Breezy strikes an imposing figure on stage also with her red cowboy boots and a washboard strapped to her chest, which she plays with a pair of modified gloves. Stand close at the front of stage at the end of the show at your peril. Breezy sets fire to the washboard as part of her finale. The Rev has already played some blistering guitar behind his head. Lets not forget ‘Cuz’ on drums. Seen last by me in the Green Room, with his head over a steaming bowl of hot water and Vicks. He, like the rest of the band (and the crew) has picked up colds. As they are all traveling in the same van, it has spread quickly! Cuz is playing a modified kit, which includes a bucket mounted on stands and replaces the floor tom – great sound!
The Rev on stage
We all meet up in the foyer after the show to mix with the audience who are all excited and animated by the performance. I spend time chatting (sell and sign a few more cds), before heading back into the auditorium to pack up and head for home. I found the Rev, working on his guitar, which is in need of some fettling. I pull out some super glue from my kit box and we manage to secure a loose screw with some wood shaving expertly whittled from a piece of scrap wood we rustled up from somewhere.
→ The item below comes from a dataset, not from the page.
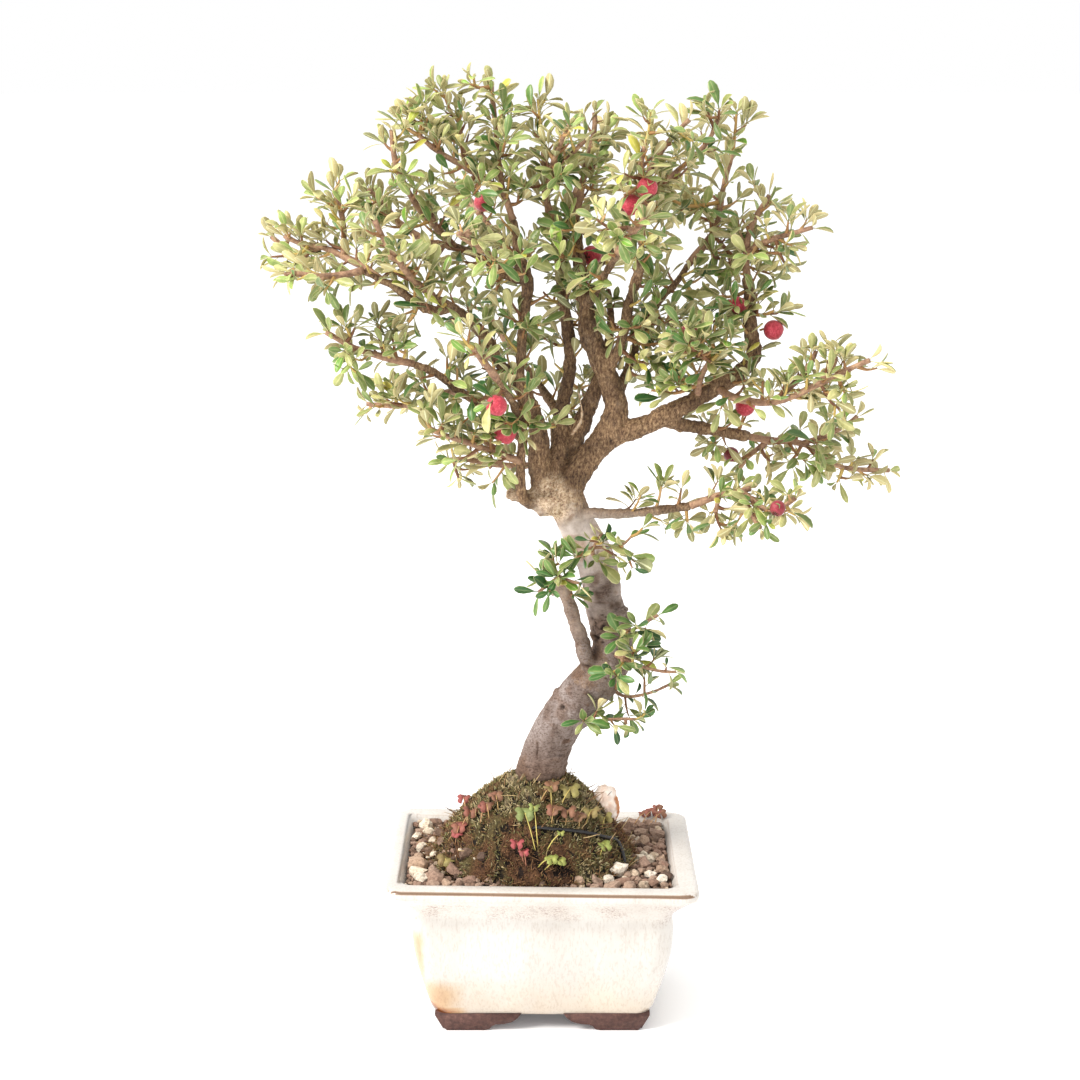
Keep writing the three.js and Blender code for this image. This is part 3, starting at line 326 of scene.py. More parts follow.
def glazed_stoneware(tree):
    """Cream stoneware glaze, poured thick: glossy and pale, thin and brown where it breaks over the lip,
    with a fainter dark line at the rim's inner edge that is partly painted shadow and a tan band of painted
    shade along the left edge, stained tan where it pooled at the foot, with pinholes and a brown craze
    under the rim."""
    place = add(tree, "TexCoord")
    apart = add(tree, "SeparateXYZ", {0: place.outputs["Object"]})
    cloud = speckle(tree, 28, 5, 0.6, (1, 1, 1.6))
    base = add(tree, "ValToRGB", {0: cloud}, [(0.36, "#c3bdb6"), (0.5, "#c8c3bc"), (0.64, "#cfcbc5")])
    height = add(tree, "MapRange", {0: apart.outputs["Z"], 1: 0.036, 2: 0.007, 3: 0.0, 4: 1.0})
    pool = add(tree, "Math", {0: height.outputs[0], 1: speckle(tree, 16, 3)}, operation="MULTIPLY")
    pooled = add(tree, "ValToRGB", {0: pool.outputs[0]}, [(0.12, "#ffffff"), (0.36, "#fff8ee"),
        (0.62, "#fdf0e0")])
    body = add(tree, "Mix", {0: 1.0, 6: base.outputs[0], 7: pooled.outputs[0]}, **MULTIPLY)
    stain = add(tree, "ValToRGB", {0: "stain"}, [(0.05, "#ffffff"), (0.3, "#f4d9b8"), (0.6, "#cc9462"),
        (0.9, "#8c5430")])
    stained = add(tree, "Mix", {0: 1.0, 6: body.outputs[2], 7: stain.outputs[0]}, **MULTIPLY)
    fine = add(tree, "ValToRGB", {0: speckle(tree, 1.0, 3, 0.8)}, [(0.4, "#a07c72"), (0.52, "#fffaf8")])
    where = add(tree, "Math", {0: "craze", 1: speckle(tree, 13, 3)}, operation="MULTIPLY")
    much = add(tree, "MapRange", {0: where.outputs[0], 1: 0.38, 2: 0.58, 3: 0.0, 4: 0.62})
    crazed = add(tree, "Mix", {0: much.outputs[0], 6: stained.outputs[2], 7: fine.outputs[0]}, **MULTIPLY)
    # Brown glaze line at the outer lip; at the rim's inner edge the line is partly painted shadow.
    lip = add(tree, "ValToRGB", {0: "lip"}, [(0.15, "#ffffff"), (0.6, "#b89c84"), (1.0, "#856750")])
    whole = add(tree, "Mix", {0: 1.0, 6: crazed.outputs[2], 7: lip.outputs[0]}, **MULTIPLY)
    streak = add(tree, "ValToRGB", {0: speckle(tree, 0.9, 4, 0.7, (1, 1, 4))},
        [(0.38, "#dcd0c6"), (0.5, "#ffffff")])
    pitted = add(tree, "Mix", {0: 0.4, 6: whole.outputs[2], 7: streak.outputs[0]}, **MULTIPLY)
    bump = add(tree, "Bump", {"Strength": 0.25, "Distance": 0.0006, "Height": speckle(tree, 6, 3)})
    return {"Base Color": pitted.outputs[2], "Roughness": 0.24, "IOR": 1.52, "Coat Weight": 0.3,
        "Coat Roughness": 0.12, "Normal": bump.outputs[0]}


def bare_clay(tree):
    """Unglazed fired clay on the feet and underside: matt chocolate brown with a coarse grog."""
    ramp = add(tree, "ValToRGB", {0: speckle(tree, 2.2, 6, 0.7)},
        [(0.3, "#3c2723"), (0.55, "#5a3d36"), (0.75, "#735449")])
    bump = add(tree, "Bump", {"Strength": 0.6, "Distance": 0.0004, "Height": speckle(tree, 0.9, 4)})
    return {"Base Color": ramp.outputs[0], "Roughness": 0.82, "Normal": bump.outputs[0]}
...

The Rev takes a shine to my Martin 12 string Dreadnought (seen here open tuned to D with 8 strings)
It is now gone midnight and I have a two-hour drive back to London. This is the part of the evening that is less fun, tired as I am; the journey is always easier heading back-no traffic. My next gig is with the band on the following Friday. It is at one of my favorite Blues Venues, St Harmonicas- More Soon.
Remember, if it aint the truth it aint the blues!